Your electronic signature is required in order to participate in this Offer. By clicking on the Submit button above, you are agreeing to the terms of the Election/Change of Election Form and to the use of an electronic signature which will make your election a binding agreement between i2 and you upon the terms and conditions of the Offer.


INSTRUCTIONS TO ELECTION / CHANGE OF ELECTION FORM

FORMING PART OF THE TERMS AND CONDITIONS OF THE OFFER

 

1. Submission of Election Form. To participate in the offer, you must submit to i2 Technologies, Inc. a properly completed and executed original of this Election/Change of Election Form (or a facsimile of it), on or before 11:59 p.m. Central Time on May 31, 2006 by using the Option Exchange Application on the Lotus Notes Database located at http://i2corpapps.i2.com/i2dbs/grant.nsf. If you requested a paper copy of the form, you must complete, execute and submit the form to us by mail at i2 Technologies, Inc., One i2 Place, 11701 Luna Road, Dallas, Texas 75234, Attn.: Stock Administration or by facsimile to (469) 357-3122, Attn: Stock Administration. The method by which you submit the Election/Change of Election Form is at your discretion and risk, and the submission will be deemed made only when actually received by i2. In all cases, you should allow sufficient time to ensure timely submission.

 

2. Withdrawal or Change in Election. Tenders of Eligible Options may be withdrawn at any time before the expiration of the Offer in accordance with the withdrawal and change in election procedures described in the Election/Change of Election Form above.

i2 will not accept any alternative, conditional or contingent offers to exchange Eligible Options. All employees electing to tender Eligible Options by execution of this Election/Change of Election Form waive any right to receive any notice of the acceptance of their election to exchange, except as provided for in the Offer.

 

3. Additional Documents to Read. Be sure to read all of the Offer documents, including the Offer before deciding to participate in the Offer.

 

4. Important Tax Information. If you are subject to taxes in the United States, you should refer to Section 14 of the Offer, which contains important U.S. federal income tax information.
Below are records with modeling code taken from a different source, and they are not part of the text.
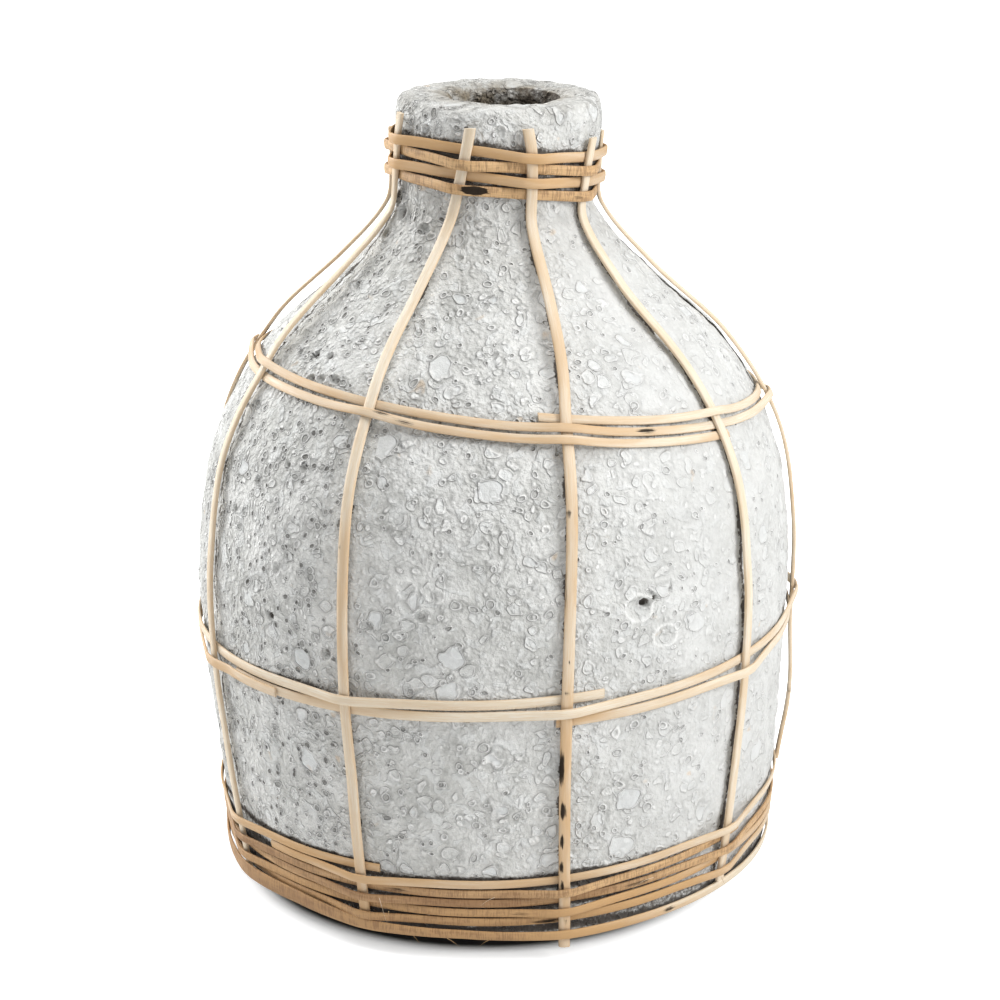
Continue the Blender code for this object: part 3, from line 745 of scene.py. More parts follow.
hollow_outline = hollow_wall + hollow_corner + [(0.060, HOLLOW_FLOOR), (0.0, HOLLOW_FLOOR)]
vessel_outline = outer_outline + lip_outside + lip_flat + lip_inside + hollow_outline
print("whole outline:", len(vessel_outline), "points")

# %% Spin the outline
vessel_mesh = bmesh.new()
points = [vessel_mesh.verts.new((radius, 0.0, z)) for radius, z in vessel_outline]
lines = [vessel_mesh.edges.new(pair) for pair in zip(points, points[1:])]
bmesh.ops.spin(
    vessel_mesh, geom=points + lines, cent=(0, 0, 0), axis=(0, 0, 1), dvec=(0, 0, 0),
    angle=2 * math.pi, steps=VESSEL_STEPS, use_merge=True, use_duplicate=False,
)
bmesh.ops.remove_doubles(vessel_mesh, verts=vessel_mesh.verts, dist=0.00001)
bmesh.ops.recalc_face_normals(vessel_mesh, faces=vessel_mesh.faces)
print("spun vessel:", len(vessel_mesh.verts), "vertices")


# %% [markdown]
# ### Craters worth placing
#
# Most pits are scattered by the clay's material. The ones that the eye finds again on this vase are
# placed one by one: each has its azimuth, its height on the wall, its radius round and up the wall and
# its depth, these four in tenths of a millimetre, and how dark its floor is, which is painted shade in the
# hollow. The first row, an oval on the right, is the largest.

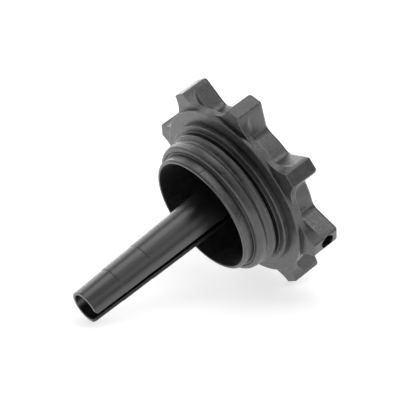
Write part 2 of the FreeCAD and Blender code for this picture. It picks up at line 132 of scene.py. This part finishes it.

If you are subject to taxation in a foreign jurisdiction, we have distributed short summaries of certain tax consequences with respect to countries where our non-U.S. employees reside which contain important tax information for such jurisdictions. You should review the summary applicable to your country of residence.

 

5. Signatures on this Election/Change of Election Form. If you use the intranet website to make your election, you will sign the Election/Change of Election Form by submitting an electronic signature by clicking on the Submit button after making your election. If you are submitting a paper copy of the Election/Change of Election Form, you must sign and date the form. By so signing, you are agreeing to the terms and conditions of the Election/Change of Election Form.

 

6. Requests for Assistance. If you have any questions or need assistance, please send an e-mail to OptionExchange@i2.com.

 

7.

Irregularities. We will determine, in our discretion, all questions as to form of documents and the validity, form, eligibility (including time of receipt), and acceptance of any tender of options, and all questions as to the number of shares subject to Eligible Options or to be subject to restricted stock units issued in exchange. Our determination of these matters will be final and binding on all parties. We reserve the right to reject any or all tenders of options that we determine do not comply with the conditions of the Offer, that we determine are not in appropriate form or that we determine are unlawful to accept. We also reserve the right to


 

waive any of the conditions of the Offer or any defect or irregularity in any Election/Change of Election Form with respect to any particular options or any particular option holder. No Election/Change of Election Form will be deemed to have been properly submitted until all defects or irregularities have been cured by the participating option holder or waived by us. Neither we nor any other person is obligated to give notice of any defects or irregularities in an Election/Change of Election Form, nor will anyone incur any liability for failure to give any such notice.